Metade do editorial da edição de ontem do Diário de Notícias foi para o episódio dos insultos que o deputado José Eduardo Martins, do PSD, dirigiu ao deputado Afonso Candal, do PS. E mais: toda a página 7 foi dedicada aos insultos proferidos no Parlamento. O que mais estranhei foi saber que, segundo os serviços parlamentares, desde finais dos anos 80, os palavrões estão proibidos nas actas das sessões publicadas no Diário da Assembleia da República. Segundo o Diário de Notícias, Francisco Sousa Tavares, personalidade truculenta que se envolveu em vários episódios semelhantes, uma vez, em 1982, até procurou teorizar sobre o que era um insulto: «“Mandar à merda uma pessoa não ofende ninguém. É uma expressão à antiga portuguesa de uma pessoa que está aborrecida.”» Mas não foi o único a fazê-lo, pois também António Lopes Cardoso pediu à Mesa da Assembleia da República critérios objectivos para se avaliar o que são insultos: «“É o peso, pejorativo ou não, que em termos de opinião pública tem a linguagem usada que devem ser os critérios da Mesa e não a interpretação de que cada um se socorre, ou seja, se badameco é mais ou menos insultuoso do que anticomunista primário ou se mandar à merda é mais ou menos insultuoso do que dizer ‘vá àquela parte’”» («Palavrões há muitos (mas fora das actas)», João Pedro Henriques, Diário de Notícias, 7.03.2009, p. 7). Tirando os blogues, em nenhum lado se lê que o deputado Martins mandou o deputado Candal para o caralho.
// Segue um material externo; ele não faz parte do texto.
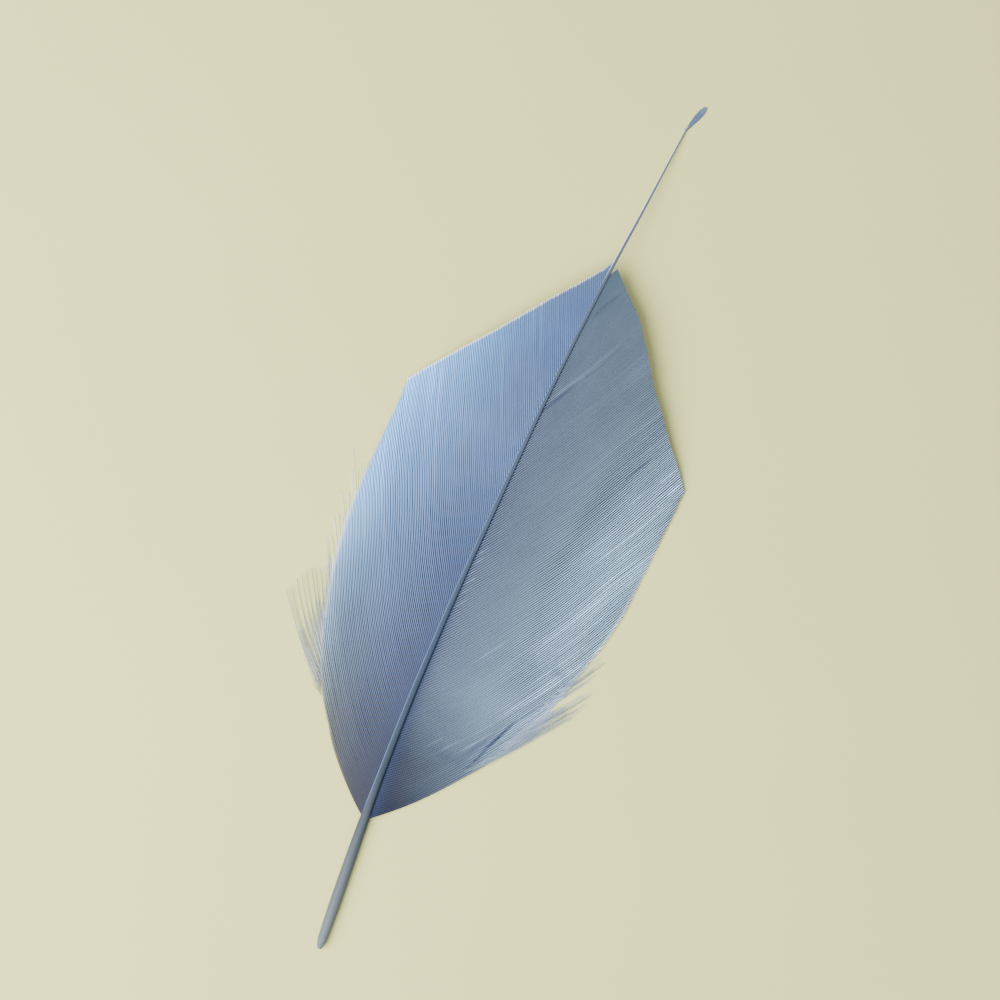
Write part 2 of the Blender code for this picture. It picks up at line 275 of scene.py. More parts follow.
# Adds one node.  inputs gives each socket a value, or another node's output to feed it.
def addNode(tree, kind, inputs=None, **settings):
    made = tree.nodes.new(kind)
    for setting, value in settings.items():
        setattr(made, setting, value)
    for socket, value in (inputs or {}).items():
        if isinstance(value, bpy.types.NodeSocket):
            tree.links.new(value, made.inputs[socket])
        else:
            made.inputs[socket].default_value = value
    return made


def newTree(name):
    material = bpy.data.materials.new(name)
    material.use_nodes = True
    material.node_tree.nodes.clear()
    return material, material.node_tree


# Goose vane: keratin barbs hooked into a sheet, dyed in a bath and pressed dry.  The dye sits
# even and milky, each barb's ridge is painted lighter where it would catch the light, and the
# thin margins let it through.  beside and margin are its colours by the shaft and at the
# margins, deep at the foot, partly as painted shade, and lighter up the blade, and end is the
# colour of the barbs' hair-thin ends, which at the grown margins also stands for painted light
# let through them.
vaneLook = {
    "left": {
        "beside": ((0.0, "#101224"), (0.45, "#2F4064"), (0.67, "#445A82")),
        "margin": ((0.1, "#6C705C"), (0.55, "#72A6E2"), (1.0, "#68B4FF")),
        "fade": 2.5,
        "end": "#F2F4EC",
    },
    "right": {
        "beside": ((0.12, "#101426"), (0.28, "#3E4A62"), (0.7, "#485269"), (1.0, "#3E5060")),
        "margin": ((0.0, "#1C2036"), (0.26, "#748AA2"), (0.55, "#5E7486"), (1.0, "#505A6C")),
        "fade": 0.8,
        "end": "#C6D4E4",
    },
    "deep": "#1E2A4C",  # what shade mixes towards: painted shade in folds, splits, creases and beside the shaft, the deeper grey of loose barbs and the darker neck of the spoon
    "ridge": 1.2,  # how much lighter the ridge of a barb is painted, and how much darker its web: partly own tone, partly painted highlight and shade
    "web": -0.7,
    "darkest": 0.15,  # the least that is left of the dye's colour in the web
    "tone": 0.07,  # how much one barb differs from the next
    "mottle": 0.05,
    "mottleSize": 6.0,
    "barbule": 0.10,
    "barbulePitch": 0.45,  # real barbules stand 0.03 mm apart, too fine to show
    "roughness": 0.5,
    "ior": 1.5,
    "specular": 0.2,  # the barbules scatter most of the shine
    "sheen": 0.05,
    "through": (0.1, 0.15),  # share of the light let through, at the shaft and at the margin
}


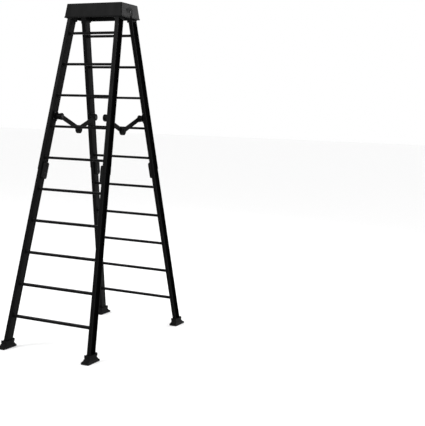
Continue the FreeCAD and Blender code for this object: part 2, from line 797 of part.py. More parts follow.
def make_soles(end):
    """The two rubber soles of one frame, with cross grooves."""
    label = f"{end}_foot_soles"
    x, y = foot_centre(dim("sole_thick"))
    solids = []
    for side, flip in (("right", 1), ("left", -1)):
        plate = box(f"{label}_{side}_plate", "{sole_width}", "{sole_depth}", "{sole_thick}",
                    move(flip * x - dim("sole_width") / 2, y - dim("sole_depth") / 2, 0))
        pitch = dim("sole_depth") / (TREAD_GROOVES + 1)
        groove_x = flip * x - dim("sole_width")
        grooves = []
        for number in range(1, TREAD_GROOVES + 1):
            groove_y = y - dim("sole_depth") / 2 + number * pitch - dim("groove_width") / 2
            grooves.append(box(f"{label}_{side}_groove_{number}", "2 * {sole_width}", "{groove_width}",
                               "{groove_depth}", move(groove_x, groove_y, 0)))
        solids.append(cut(f"{label}_{side}", plate, fuse(f"{label}_{side}_grooves", grooves)))
    group = doc.addObject("Part::Compound", label)
    group.Links = solids
    finish(group, label, HALF_TURN if end == "front" else None)


# ---------------------------------------------------------------- the whole ladder

def build():
    for end in ("front", "rear"):
        make_cap(end)
        for number in range(1, RUNGS_PER_FRAME + 1):
            make_rung(end, number)
        for side in ("left", "right"):
            make_rail(end, side, "upper")
            make_rail(end, side, "lower")
            make_tongue(end, side)
            make_button(end, side)
            make_spring(end, side)
            make_bracket(end, side)
            make_link(end, side)
            make_boot(end, side)
        make_pins(end)
        make_soles(end)
    for side in ("left", "right"):
        make_hinge_bolt(side)
    doc.recompute()


def check():
    for thing in doc.Objects:
        if "Invalid" in thing.State or "Error" in thing.State:
            raise RuntimeError(f"{thing.Name} failed: {thing.State}")
    for thing in finished:
        if thing.Shape.isNull() or not thing.Shape.isValid():
            raise RuntimeError(f"{thing.Label} has no valid shape")


def write():
    os.makedirs("parts", exist_ok=True)
    for thing in finished:
        thing.Shape.exportStep(os.path.join("parts", f"{thing.Label}.step"))
    print(len(finished), "nodes written")


build()
check()
write()
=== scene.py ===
import json
import math

import bmesh
import bpy
from bpy.props import FloatProperty, FloatVectorProperty, IntProperty, PointerProperty
from mathutils import Matrix, Vector

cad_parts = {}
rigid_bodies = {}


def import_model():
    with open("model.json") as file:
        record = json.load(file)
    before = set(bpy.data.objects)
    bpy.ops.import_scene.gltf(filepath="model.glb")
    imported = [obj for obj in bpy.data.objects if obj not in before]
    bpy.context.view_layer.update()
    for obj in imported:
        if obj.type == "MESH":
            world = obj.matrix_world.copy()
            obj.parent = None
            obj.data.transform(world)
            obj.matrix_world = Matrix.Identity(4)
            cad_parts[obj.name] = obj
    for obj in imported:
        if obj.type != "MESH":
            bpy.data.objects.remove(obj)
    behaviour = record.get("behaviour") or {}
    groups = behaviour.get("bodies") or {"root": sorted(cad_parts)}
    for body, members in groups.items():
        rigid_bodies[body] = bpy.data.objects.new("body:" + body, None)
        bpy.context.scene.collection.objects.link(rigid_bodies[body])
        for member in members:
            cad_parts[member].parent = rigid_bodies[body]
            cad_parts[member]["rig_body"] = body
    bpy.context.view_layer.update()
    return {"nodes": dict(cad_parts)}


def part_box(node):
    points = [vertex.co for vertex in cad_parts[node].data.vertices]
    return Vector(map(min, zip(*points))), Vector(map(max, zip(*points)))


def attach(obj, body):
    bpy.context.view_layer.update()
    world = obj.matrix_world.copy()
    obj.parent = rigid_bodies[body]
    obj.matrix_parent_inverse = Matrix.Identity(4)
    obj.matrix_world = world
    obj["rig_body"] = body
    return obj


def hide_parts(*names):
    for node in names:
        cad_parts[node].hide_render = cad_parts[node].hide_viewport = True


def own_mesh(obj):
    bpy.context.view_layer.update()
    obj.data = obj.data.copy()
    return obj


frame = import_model()

bl_info = {
    "name": "Folding Step Ladder",
    "version": (1, 0, 0),
    "blender": (4, 5, 0),
    "location": "3D View > Sidebar > Ladder",
    "description": "Builds the finished pieces of a double-sided folding step ladder around its frame",
    "category": "Add Mesh",
}

ENDS = ("front", "rear")
SIDES = {"left": -1.0, "right": 1.0}
LEGS = [(end, side) for end in ENDS for side in SIDES]
RUNG_COUNT = 10
X_AXIS = Vector((1, 0, 0))
Z_AXIS = Vector((0, 0, 1))
MERGE_DISTANCE = 2e-5
TINY = 1e-6
SAME_FACE = 2e-4
SHARP_ANGLE = math.radians(32)
FLAT_ANGLE = math.radians(0.5)
EDGE_ANGLE = math.radians(40)
STEEP_ANGLE = math.radians(60)
DOME_ANGLE = math.radians(50)
# How the cap's upright corners, top and foot are found among its edges
TALL_SHARE, END_SHARE, SIDE_SHARE = 0.8, 0.9, 0.8
SOCKET_DROP = 0.02
TOP_BAND, FOOT_BAND, NEAR = 1e-4, 1e-3, 2e-3
MADE_AT = "made_at"


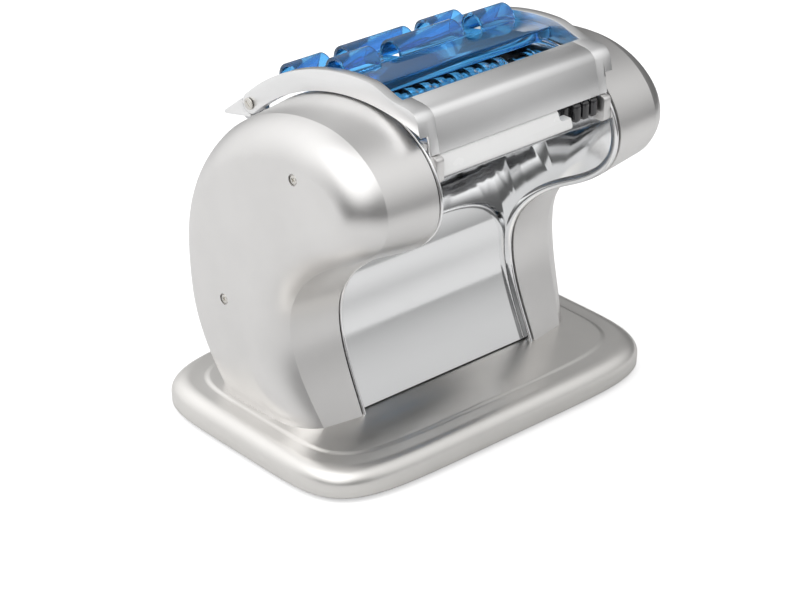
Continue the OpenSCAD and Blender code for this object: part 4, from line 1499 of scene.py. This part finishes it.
    def softbox(self, name: str, place: Sequence[float], size: tuple[float, float],
                power: float) -> None:
        """Adds a rectangular light that points at the machine.

        Args:
            name: Name of the light.
            place: Its place in metres.
            size: Width and height.
            power: Power in watts.
        """
        data = bpy.data.lights.new(name, "AREA")
        data.shape = "RECTANGLE"
        data.size, data.size_y = size
        data.energy = power
        obj = bpy.data.objects.new(name, data)
        obj.location = place
        aim = Vector(self.aim) - Vector(place)
        obj.rotation_euler = aim.to_track_quat("-Z", "Y").to_euler()
        obj.visible_glossy = False
        bpy.context.scene.collection.objects.link(obj)

    def build(self) -> None:
        """Builds the whole stage."""
        self.camera()
        self.backdrop()
        self.world()
        self.softbox("key", (-1.7, 0.5, 1.4), (1.2, 1.2), 11.0)
        self.softbox("fill", (0.6, -1.8, 0.9), (1.0, 1.4), 3.0)
        self.softbox("top", (0.2, 0.6, 1.9), (1.6, 1.0), 5.0)
        bpy.context.scene.view_settings.view_transform = "Standard"


def main() -> None:
    """Builds the stage, dresses every piece and reports them."""
    logging.basicConfig(level=logging.INFO, format="%(name)s: %(message)s")
    Studio().build()
    finishes = Finishes()
    shop = Workshop(finishes)
    housings = Housings(shop)
    beads = Beads(shop, housings)
    for side in Side:
        housings.build(side)
        beads.build(side)
    BasePlate(shop).build()
    screws = Screws(shop)
    screws.build()
    screws.pins()
    Chute(shop, housings).build()
    outlet = Outlet(shop)
    outlet.bar()
    outlet.block()
    Controls(shop).build()
    plain = {
        "satin_silver": finishes.silver,
        "satin_base": finishes.base,
        "mirror_chrome": finishes.mirror,
        "white_gloss": finishes.white,
        "black_plastic": finishes.black,
        "rubber": finishes.rubber,
        "steel": finishes.steel,
        "roller_steel": finishes.rollers,
        "blue_clear": finishes.blue,
        "red_plastic": finishes.red,
    }
    shiny = {"left_arm", "right_arm", "front_bar", "left_tail", "right_tail"}
    for part in frame["record"]["subparts"]:
        if part["node"] not in shop.replaced:
            finish = finishes.bright if part["node"] in shiny else plain[part["material_slot"]]
            shop.softened(part["node"], finish)
    log.info("%d pieces", len(shop.made))


if __name__ == "__main__":
    main()
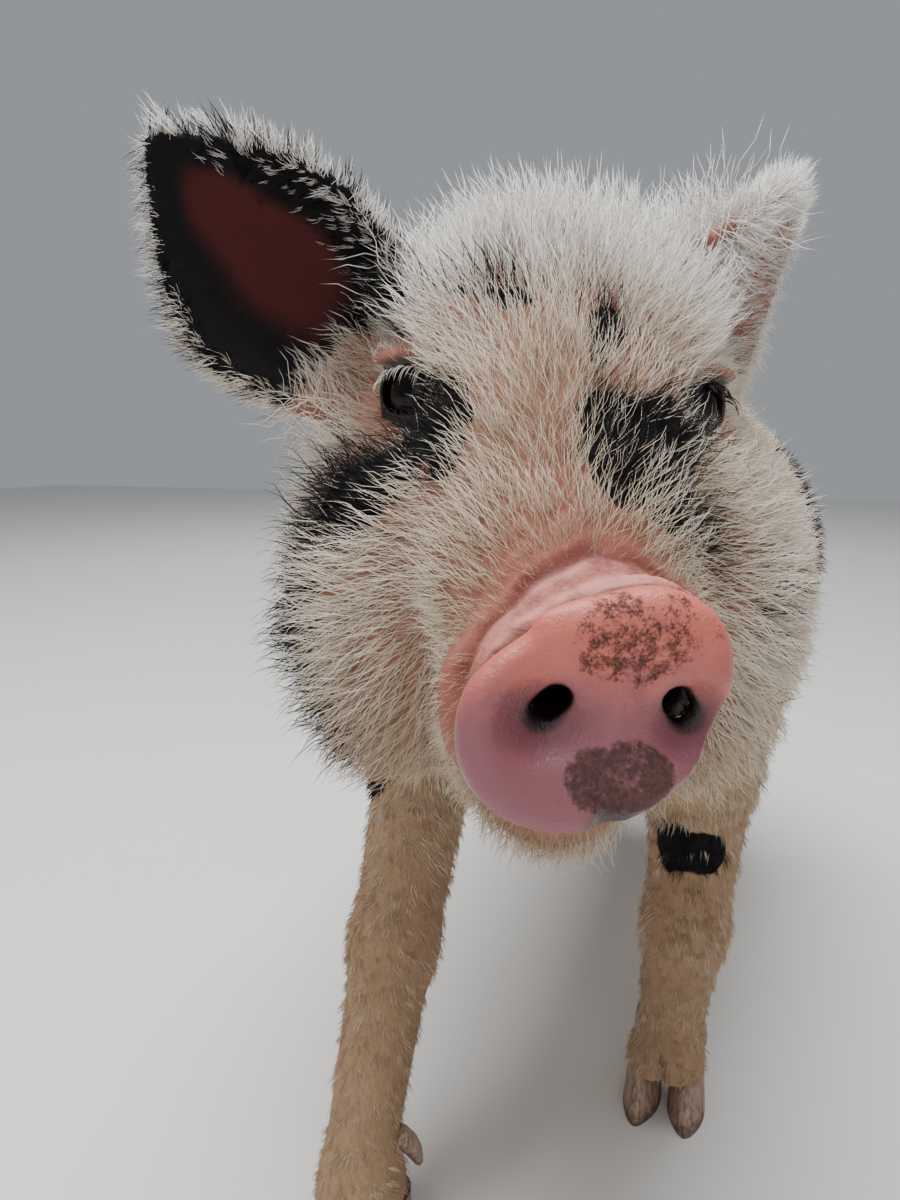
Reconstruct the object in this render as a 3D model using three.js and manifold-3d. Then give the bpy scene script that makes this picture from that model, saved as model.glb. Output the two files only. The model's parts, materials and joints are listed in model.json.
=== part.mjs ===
// A young kunekune pig, standing with one front foot ahead and its head turned a little to its left.
// Millimetres, +Z up. The pig faces -Y and its left side is +X.
// The origin is on the floor, under the middle of the model's bounding box.

import * as THREE from 'three';
import { mergeVertices } from 'three/addons/utils/BufferGeometryUtils.js';
import Module from 'manifold-3d';

const wasm = await Module();
wasm.setup();
const { Manifold } = wasm;

const vec = (x, y, z) => new THREE.Vector3(x, y, z);
const rad = THREE.MathUtils.degToRad;

// Driving dimensions of the trunk. Y is counted from the shoulders, backwards.
const BACK_HEIGHT = 290;
const TRUNK_HALF_WIDTH = 92;
const TRUNK_DEPTH = 158;
const RUMP_Y = 276;
const LEG_CUT_HEIGHT = 126;
const NECK_CUT_Y = -30;

// The head's own frame starts midway between the eyes, and is turned as a whole.
const EYE_HEIGHT = 271;
const HEAD_PLACE = vec(18, -93, EYE_HEIGHT);
const HEAD_YAW = rad(20);
const HEAD_ROLL = rad(3);
const HEAD_BACK_Y = 30;
const SNOUT_REACH = 82;
const SNOUT_SIDEWAYS = 3.4;
const SNOUT_DROP = 60;
const SNOUT_TILT = rad(4);
const SNOUT_TURN = rad(8);
const SNOUT_WIDTH = 50;
const SNOUT_HEIGHT = 46;
const SNOUT_COLLAR = 12;
const NOSTRIL_SPACING = 25;
const EYE_SPACING = 77;
const EYE_RADIUS = 9.5;
const EYE_TURN = rad(50);
const LID_THICKNESS = 2.2;

// Ears: both alike, each turned its own way.
const EAR_LENGTH = 75;
const EAR_UPPER_WIDTH = 28;
const EAR_LOWER_WIDTH = 37.5;
const EAR_TAPER = 1.67;
const EAR_THICKNESS = 3.6;

// Feet: the front of each pair of toes on the floor.
const CLAW_WIDTH = 14.4;
const CLAW_LENGTH = 31;
const CORONET_HEIGHT = 17;
const CORONET_SLOPE = rad(14);

const GAP = 0.3;
const HALF_GAP = GAP / 2;

const COLOURS = {
  skin: 0xd8bfa6,
  snout: 0xd88d8a,
  ear: 0x8a7470,
  claw: 0x9a8072,
  eye: 0x120c0a,
};
const finish = (name, roughness) =>
  new THREE.MeshStandardMaterial({ color: COLOURS[name], roughness, metalness: 0 });
const MATERIALS = {
  skin: finish('skin', 0.85),
  snout: finish('snout', 0.45),
  ear: finish('ear', 0.85),
  claw: finish('claw', 0.6),
  eye: finish('eye', 0.08),
};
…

Afinal, não é só nas actas parlamentares que não se podem incluir palavrões.

7.3.09

Necessidade de revisão


E-escolinha e diplomacia

Segundo noticia o Expresso, 200 000 computadores Magalhães têm software cheio de erros de português, «80 erros clamorosos de ortografia, gramática e sintaxe nas instruções dos jogos incluídos no ambiente de trabalho». Lamentável, e sobretudo quando tudo poderia estar correcto se o texto tivesse sido revisto. Noutras paragens, o desleixo e a ignorância também fazem estragos. A secretária de Estado americana, Hillary Clinton, ofereceu ao seu homólogo russo, Serguei Lavrov, um «botão de reinício» (reset) para simbolizar a retomada das relações entre os Estados Unidos e a Rússia. Só que, em vez de perezagruzka, escreveram peregruzka, que significa «sobrecarga». Só não descambou em incidente diplomático porque já não estamos no tempo da Guerra Fria.